Épargner et planifier les aspects légaux par un testament, une fiducie ou une curatelle : autant d’étapes par lesquelles doivent passer les pères pour assurer le bien-être de leur enfant lorsqu’ils ne seront plus là. Seulement deux pères, les plus âgés de l’étude, ont inscrit leur enfant sur une liste d’attente pour un autre milieu de vie.
« La liste d’attente, mais qui peut attendre jusqu’à 5 ans ? Il faut attendre qu’il y ait une place qui se libère. Et faut-il encore que la place soit rapprochée de la maison. S’ils vous disent que c’est à Chicoutimi, on ne peut pas aller la voir toutes les fins de semaine. » (Père d’une fille de 35 ans)
Et la fratrie dans tout ça ? Dans plusieurs familles, les frères et sœurs sont la relève des parents, notamment pour assurer un suivi avec les services résidentiels. Cependant, certains pères sont réticents à demander de l’aide à leurs autres enfants, car ils se sentent coupables d’avoir été moins présents pour eux.
« Elle, sa sœur, son inquiétude c’était, elle avait peut-être peur qu’on lui dise : regarde, tu vas le garder. Je lui ai dit : je ne veux pas que tu le gardes, je veux que tu le places dans un endroit où il va être bien. » (Père d’un fils de 21 ans)
Plus de la moitié des pères n’ont pas discuté avec leur enfant de ses préférences pour l’avenir, puisqu’ils estiment qu’il ne comprend pas la notion du temps ou qu’il n’est pas prêt à avoir cette discussion.
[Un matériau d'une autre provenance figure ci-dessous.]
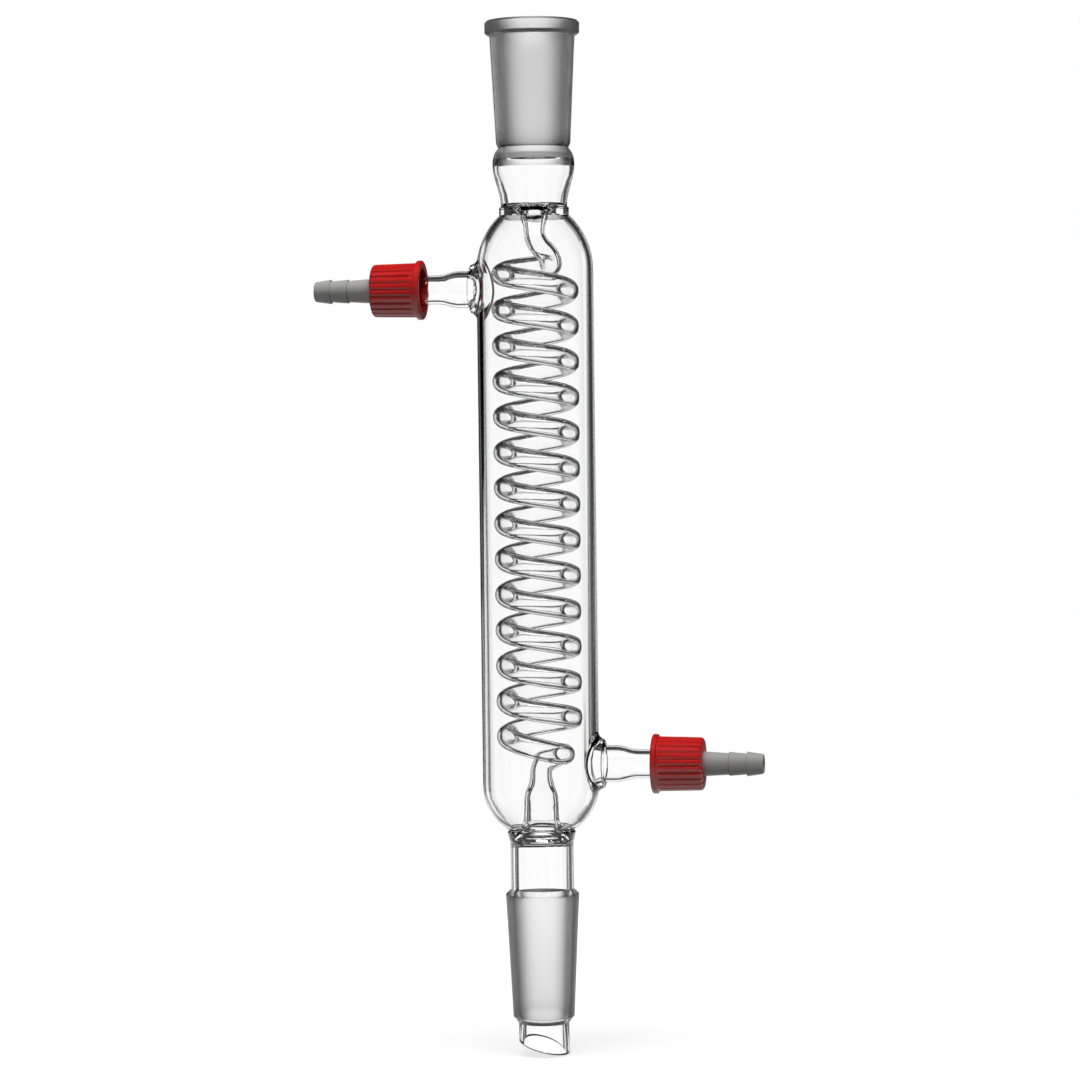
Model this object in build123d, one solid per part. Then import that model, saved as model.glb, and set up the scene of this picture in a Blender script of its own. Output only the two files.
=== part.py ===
from build123d import *

import os
from math import sqrt

# Coil condenser: a glass coil inside a water jacket, with a ground socket at the top, a ground cone with a
# drip tip at the bottom, and two side arms whose screw caps hold hose connectors.
# Millimetres. The origin is the centre of the lower cone's wide end and +Z runs up the axis.
# The upper side arm points to -X and the lower side arm to +X.

# Ground joints, standard taper
JOINT_D = 24.0
JOINT_LENGTH = 40.0
JOINT_TAPER = 0.1

# Lower cone, the plain tube above it and the drip tip below it
CONE_WALL = 2.0
CONE_TOP_WALL = 2.6
CONE_SHOULDER = 1.7
TUBE_D = 20.5
TUBE_WALL = 1.6
TUBE_LENGTH = 16.7
BORE_BLEND = 1.2
DRIP_D = 16.6
DRIP_WALL = 1.4
DRIP_LENGTH = 12.3
DRIP_STEP = 2.3
DRIP_CUT = 16.0
DRIP_LOW_SIDE = -23.0

# Lower ring seal: a thick ring that flares to a lip under the jacket's foot
LOW_SEAL_D = 22.4
LOW_SEAL_HEIGHT = 3.6
LOW_SEAL_UNDERCUT = 0.6
LOW_FOOT_D = 21.2

# Water jacket
JACKET_D = 38.0
JACKET_WALL = 1.5
JACKET_LENGTH = 200.3
LOW_SHOULDER_R = 18.0
HIGH_SHOULDER_R = 24.0

# Upper ring seal, neck bulb and socket
HIGH_SEAL_D = 22.8
HIGH_SEAL_HEIGHT = 2.4
NECK_LENGTH = 20.6
NECK_FOOT_D = 21.6
NECK_FOOT_RISE = 0.5
NECK_FLANK_D = 23.8
NECK_FLANK_RISE = 6.9
NECK_BELLY_D = 26.7
NECK_BELLY_RISE = 14.8
NECK_SHOULDER_D = 25.1
NECK_SHOULDER_DROP = 2.6
NECK_GROOVE_D = 22.9
NECK_GROOVE_DROP = 1.1
NECK_WALL = 1.4
DISH_RIM_RISE = 1.4
DISH_RIM_WIDTH = 1.2
DISH_EDGE_RISE = 0.3
DISH_DEPTH = 0.6
SOCKET_WALL = 2.1
SOCKET_FOOT_RISE = 0.3
SOCKET_LAND = 1.8
BEAD_D = 30.8
BEAD_HEIGHT = 4.5
BEAD_CHAMFER = 0.7
BEAD_COVE = 0.5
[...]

Pour garantir une solution ? Adoucir la transition
La transition de l’après-parents suscite beaucoup d’émotions chez les pères, qui sont généralement peu préparés face à ce changement. Comment mieux les accompagner dans ce moment crucial ? Puisque les démarches doivent être amorcées tôt, les chercheuses soulignent l’importance pour les centres de réadaptation d’identifier un moment précis pour les amorcer. Une information claire, centralisée et accessible quant aux informations sur l’après-parents et sur les services offerts pour les adultes pourrait aussi faire partie de la solution. Enfin, comme la transition est source de nombreuses inquiétudes pour les parents, la mise en place d’une transition graduelle gagnerait à être étudiée.